When they see me rise, a nebula of coronas, sun-
burst spires strewn among their bluegrass lawns,
they will come for me. When my roots fan a maze
around their chrysanthemums, interlace a cage
around their petunias, grab the life I’m so often denied,
they will come for me. They will come for me
when I yawn from a driveway fissure,
when my leaves sprawl over their gravel beds.
They will come with hands clenched, garden shears
to snap their jaws, weed wackers to split my body,
chemicals that wither and disintegrate me. They will come
with mower blades sharp, the thunder of gasoline
combusting in the engine. They will come
with tillers and hoes and rakes and knives and torches.
Don’t they know that when the wind rocks my halo,
I cast seeds into the sky?
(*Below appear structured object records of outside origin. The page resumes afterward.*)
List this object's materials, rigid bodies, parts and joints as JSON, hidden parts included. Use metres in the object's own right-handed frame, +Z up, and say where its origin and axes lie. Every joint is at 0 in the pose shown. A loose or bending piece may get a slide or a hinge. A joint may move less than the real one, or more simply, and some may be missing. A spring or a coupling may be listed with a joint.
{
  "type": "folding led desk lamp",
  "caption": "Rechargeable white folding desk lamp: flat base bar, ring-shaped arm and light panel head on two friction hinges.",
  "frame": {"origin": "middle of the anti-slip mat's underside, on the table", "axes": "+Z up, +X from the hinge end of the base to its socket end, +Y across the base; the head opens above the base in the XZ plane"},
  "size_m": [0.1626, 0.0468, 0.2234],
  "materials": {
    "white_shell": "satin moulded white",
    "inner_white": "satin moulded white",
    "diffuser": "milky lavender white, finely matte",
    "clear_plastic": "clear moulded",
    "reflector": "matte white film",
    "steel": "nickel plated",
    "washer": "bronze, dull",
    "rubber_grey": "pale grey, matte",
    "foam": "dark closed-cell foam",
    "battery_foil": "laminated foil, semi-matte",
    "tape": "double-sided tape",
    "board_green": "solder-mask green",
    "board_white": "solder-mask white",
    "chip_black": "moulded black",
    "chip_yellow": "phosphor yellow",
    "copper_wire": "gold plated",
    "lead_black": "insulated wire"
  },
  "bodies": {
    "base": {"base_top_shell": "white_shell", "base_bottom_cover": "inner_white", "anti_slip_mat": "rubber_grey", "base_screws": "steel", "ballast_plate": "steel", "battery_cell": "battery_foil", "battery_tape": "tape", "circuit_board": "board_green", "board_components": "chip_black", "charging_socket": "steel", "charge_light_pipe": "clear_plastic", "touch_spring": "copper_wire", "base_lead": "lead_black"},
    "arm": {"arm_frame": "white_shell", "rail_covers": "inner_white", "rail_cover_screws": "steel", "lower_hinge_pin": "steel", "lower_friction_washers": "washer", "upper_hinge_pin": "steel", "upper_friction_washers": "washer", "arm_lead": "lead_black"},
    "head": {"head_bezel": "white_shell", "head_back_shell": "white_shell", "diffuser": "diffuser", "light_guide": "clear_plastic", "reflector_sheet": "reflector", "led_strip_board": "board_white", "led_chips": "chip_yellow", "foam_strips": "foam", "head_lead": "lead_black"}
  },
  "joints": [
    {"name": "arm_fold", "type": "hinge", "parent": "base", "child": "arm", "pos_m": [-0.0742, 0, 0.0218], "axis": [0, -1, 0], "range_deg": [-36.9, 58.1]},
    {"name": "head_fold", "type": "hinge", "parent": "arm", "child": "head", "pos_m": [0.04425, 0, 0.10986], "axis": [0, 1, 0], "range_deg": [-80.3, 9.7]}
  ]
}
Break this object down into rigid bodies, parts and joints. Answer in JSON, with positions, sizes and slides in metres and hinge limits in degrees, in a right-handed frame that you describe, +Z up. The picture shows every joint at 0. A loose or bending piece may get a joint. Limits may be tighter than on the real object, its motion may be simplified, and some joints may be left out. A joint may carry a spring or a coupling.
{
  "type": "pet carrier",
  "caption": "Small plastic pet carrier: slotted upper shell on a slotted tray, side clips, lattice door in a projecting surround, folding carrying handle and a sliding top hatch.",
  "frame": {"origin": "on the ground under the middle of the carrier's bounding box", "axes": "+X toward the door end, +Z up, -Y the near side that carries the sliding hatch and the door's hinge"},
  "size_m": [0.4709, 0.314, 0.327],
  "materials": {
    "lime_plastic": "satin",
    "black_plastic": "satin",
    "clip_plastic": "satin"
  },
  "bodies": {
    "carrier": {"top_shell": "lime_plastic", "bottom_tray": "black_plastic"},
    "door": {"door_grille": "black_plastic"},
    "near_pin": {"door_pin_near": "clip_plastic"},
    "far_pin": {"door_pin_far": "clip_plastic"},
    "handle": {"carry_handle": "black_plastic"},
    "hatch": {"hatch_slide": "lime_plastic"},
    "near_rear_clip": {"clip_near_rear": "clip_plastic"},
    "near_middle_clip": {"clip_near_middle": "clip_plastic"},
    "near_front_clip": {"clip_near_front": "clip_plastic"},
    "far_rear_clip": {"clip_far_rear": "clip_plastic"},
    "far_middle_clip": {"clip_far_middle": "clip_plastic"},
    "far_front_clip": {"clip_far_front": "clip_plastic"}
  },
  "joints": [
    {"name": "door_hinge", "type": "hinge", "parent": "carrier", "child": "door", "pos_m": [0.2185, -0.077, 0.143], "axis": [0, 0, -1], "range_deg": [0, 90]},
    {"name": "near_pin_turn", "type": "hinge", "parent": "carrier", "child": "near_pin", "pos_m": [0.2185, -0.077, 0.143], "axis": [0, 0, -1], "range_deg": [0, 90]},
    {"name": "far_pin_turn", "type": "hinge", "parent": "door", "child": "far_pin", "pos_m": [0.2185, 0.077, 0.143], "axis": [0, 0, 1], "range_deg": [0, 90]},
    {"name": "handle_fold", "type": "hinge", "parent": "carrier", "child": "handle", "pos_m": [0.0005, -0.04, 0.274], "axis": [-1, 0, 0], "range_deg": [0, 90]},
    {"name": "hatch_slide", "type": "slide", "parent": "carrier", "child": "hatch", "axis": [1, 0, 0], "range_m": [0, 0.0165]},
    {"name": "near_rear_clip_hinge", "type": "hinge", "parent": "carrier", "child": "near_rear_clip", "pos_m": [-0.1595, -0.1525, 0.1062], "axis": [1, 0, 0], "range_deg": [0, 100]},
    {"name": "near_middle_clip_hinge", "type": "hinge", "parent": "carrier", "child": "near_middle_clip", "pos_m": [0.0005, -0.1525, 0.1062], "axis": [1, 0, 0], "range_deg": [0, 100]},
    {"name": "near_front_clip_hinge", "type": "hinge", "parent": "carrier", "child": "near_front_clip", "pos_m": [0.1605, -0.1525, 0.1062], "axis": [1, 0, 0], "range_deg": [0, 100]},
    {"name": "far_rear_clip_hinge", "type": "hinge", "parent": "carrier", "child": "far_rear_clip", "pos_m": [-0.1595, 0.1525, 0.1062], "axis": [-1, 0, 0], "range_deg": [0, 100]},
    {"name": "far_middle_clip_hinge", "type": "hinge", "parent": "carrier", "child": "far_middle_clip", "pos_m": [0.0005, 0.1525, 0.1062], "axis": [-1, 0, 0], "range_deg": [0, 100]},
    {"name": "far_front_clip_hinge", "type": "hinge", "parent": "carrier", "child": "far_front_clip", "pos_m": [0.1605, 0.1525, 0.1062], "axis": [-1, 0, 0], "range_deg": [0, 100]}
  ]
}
I clutch earth tighter than English bluebells.
I survive their hands and their instruments.
I survive every way they spill my bitter milk.
I survive. I survive. I survive. I survive
again and again. When they sharpen new tools,
arm themselves with professional-grade sprays,
call landscapers to scrape out my existence,
call me weed, call me nuisance, call me pest,
say I am not welcome, poison this soil to stunt my growth,
know that I survive. I spring forth a field of gold,
my petals kissed by morning dew. I bloom like the sun spills
over the horizon. I stretch my stem and roots
beyond all borders. I split their concrete and this earth.

Previously published in the Lily Poetry Review.
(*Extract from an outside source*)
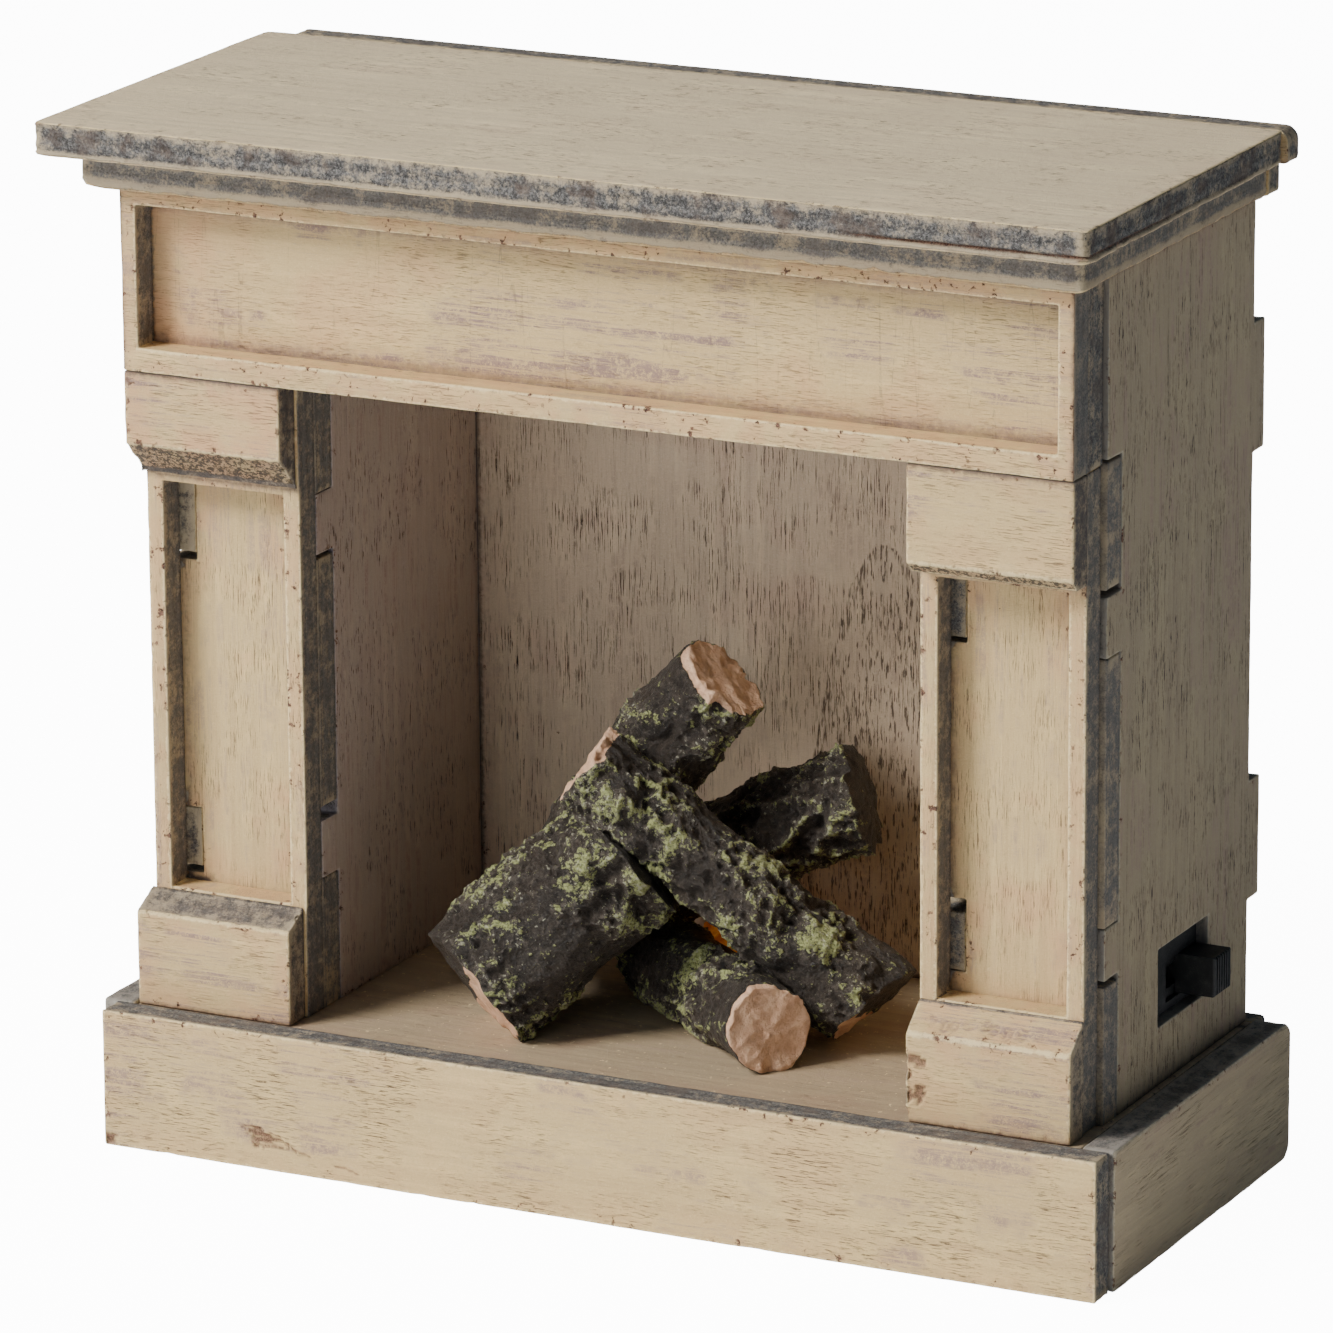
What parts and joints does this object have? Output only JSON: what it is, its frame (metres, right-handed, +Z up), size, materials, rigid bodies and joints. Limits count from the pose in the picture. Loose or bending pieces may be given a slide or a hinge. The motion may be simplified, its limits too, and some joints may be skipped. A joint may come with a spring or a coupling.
{
  "type": "miniature fireplace mantel",
  "caption": "Dolls' fireplace mantel of slotted painted plywood, moulded front, cast log fire over an amber lamp, side slide switch and rear battery box.",
  "frame": {"origin": "middle of the whole object's box, on the surface it stands on", "axes": "+X to the viewer's right along the shelf, +Y from the open front to the back, +Z up"},
  "size_m": [0.1678, 0.076, 0.1547],
  "materials": {
    "painted_ply": "chalky cream paint, rubbed through at the edges",
    "firebox_ply": "thin cream wash over open-pored veneer",
    "back_ply": "chalky cream paint",
    "painted_bark": "cast resin, dark bark paint with a dry-brushed green",
    "amber_resin": "clear amber resin",
    "amber_lamp": "clear",
    "tinned_lead": "tinned",
    "black_plastic": "moulded",
    "contact_brass": "stamped",
    "contact_steel": "plated spring strip",
    "phenolic_board": "phenolic sheet",
    "screw_steel": "zinc plated",
    "cell_jacket": "plain lacquered jacket",
    "red_insulation": "smooth",
    "black_insulation": "smooth"
  },
  "bodies": {
    "mantel": {"top_board": "painted_ply", "bed_moulding": "painted_ply", "frieze_frame": "painted_ply", "frieze_panel": "painted_ply", "cap_block_left": "painted_ply", "cap_block_right": "painted_ply", "base_block_left": "painted_ply", "base_block_right": "painted_ply", "pilaster_frame_left": "painted_ply", "pilaster_frame_right": "painted_ply", "front_panel": "painted_ply", "side_wall_left": "painted_ply", "side_wall_right": "painted_ply", "plinth_front": "painted_ply", "plinth_side_left": "painted_ply", "plinth_side_right": "painted_ply", "firebox_wall_left": "firebox_ply", "firebox_wall_right": "firebox_ply", "firebox_back": "firebox_ply", "hearth_floor": "firebox_ply", "back_panel": "back_ply", "log_large": "painted_bark", "log_rear": "painted_bark", "log_crossing": "painted_bark", "log_back": "painted_bark", "log_front": "painted_bark", "ember_bed": "amber_resin", "flame_lamp": "amber_lamp", "lamp_leads": "tinned_lead", "switch_housing": "black_plastic", "switch_board": "phenolic_board", "switch_terminals": "contact_brass", "battery_holder": "black_plastic", "battery_screws": "screw_steel", "battery_cell_lower": "cell_jacket", "battery_cell_upper": "cell_jacket", "battery_contact_bottom": "contact_steel", "battery_contact_top": "contact_steel", "wire_negative": "black_insulation", "wire_lamp": "red_insulation", "wire_positive": "red_insulation"},
    "switch_slider": {"switch_knob": "black_plastic", "switch_bridge": "contact_brass"},
    "lid": {"battery_lid": "black_plastic"}
  },
  "joints": [
    {"name": "switch_slide", "type": "slide", "parent": "mantel", "child": "switch_slider", "axis": [0, -1, 0], "range_m": [0, 0.0045]},
    {"name": "lid_pull", "type": "slide", "parent": "mantel", "child": "lid", "axis": [0, 1, 0], "range_m": [0, 0.03]}
  ]
}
*Writing Prompt: Write a dramatic monologue from the point of view of a plant from your hometown. As you write, consider how that plant reflects the place where you grew up and the person you are now. Also, consider the relationship between the personal and political in regard to your choice in plant and how that connection shapes the poem.

Spring Moon

Martha McCollough

my mind turns and turns
a restless dog uneasy in the warm room
wanting to chase the moon
to roll in starlit mud
splash in puddles get filthy
to meet other strays by the pond
in moonlight to howl together
to follow coyotes
to observe the owl hunting
in exemplary silence
my mind is tired
of turning over symptoms
of telling the frightened body
go to sleep it’s nothing
nothing it will be morning soon

Previously published in the Lily Poetry Review.
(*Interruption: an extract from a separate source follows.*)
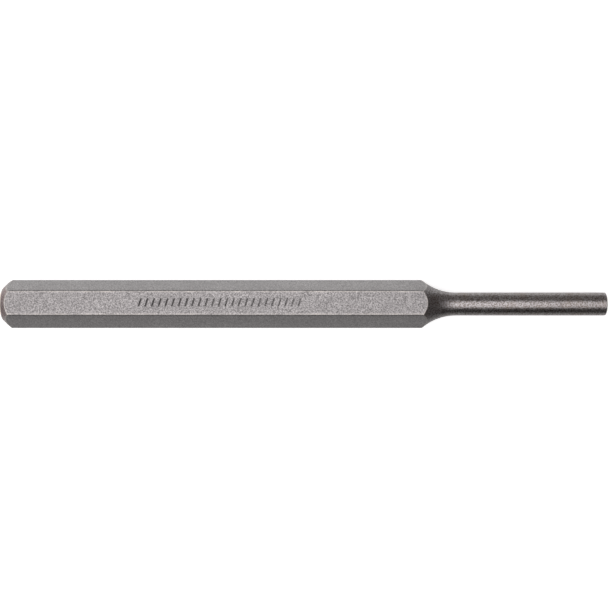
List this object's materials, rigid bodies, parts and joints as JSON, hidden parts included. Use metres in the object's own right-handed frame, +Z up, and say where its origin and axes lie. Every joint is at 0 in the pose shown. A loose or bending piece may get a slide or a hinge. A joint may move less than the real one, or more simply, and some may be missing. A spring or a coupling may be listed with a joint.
{
  "type": "pin punch",
  "caption": "Slim one-piece steel pin punch with a hexagonal shank, bevelled and crowned struck end, concave neck and straight round pin.",
  "frame": {"origin": "under the middle of the punch's length, on the surface that it rests on with one flat down", "axes": "+X along the punch from the struck end to the pin's tip, +Z up out of the flat opposite the resting one, +Y to the left seen from the struck end"},
  "size_m": [0.1612, 0.0128, 0.0111],
  "materials": {
    "punch_steel": "satin grey hardened tool steel: fine bead-blasted flats, darker turned neck and pin"
  },
  "bodies": {
    "root": {"punch_body": "punch_steel"}
  },
  "joints": []
}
*Mass Poetry Writing Prompt: The natural world shifts with the changing seasons, and so do our bodies. Reflect on how your body reacts at the junctures between seasons. What do you feel? What do you fear? What do you excitedly anticipate? How you would personify your body in that moment? Freely jot down your thoughts, then play with the arrangement of the words on the page. Allow the poem to move and shift, and take on a unique shape.

This issue of The Hard Work of Hope is produced in partnership with Lily Poetry Review.


Quintin Collins

Quintin Collins (he/him) is a writer, editor, and Solstice MFA Program assistant director. His work has appeared or is forthcoming in Sidereal Magazine, Superstition Review, Glass Poetry, and elsewhere. A two-time Pushcart Prize nominee, Quintin’s other accolades include Best of the Net nominations as well as semifinalist and finalist positions for writing prizes. His first full-length collection of poems, The Dandelion Speaks of Survival, is forthcoming from Cherry Castle Publishing in 2021. See more of his work on qcollinswriter.com.


Martha McCollough

Originally from Detroit, Martha McCollough now lives in Amherst, Massachusetts. She has an MFA in painting from Pratt Institute. Her poems are forthcoming or have appeared in Radar, Zone 3, Tampa Review, and Salamander, among others. Her chapbook, Grandmother Mountain, was published by Blue Lyra Press in October 2019.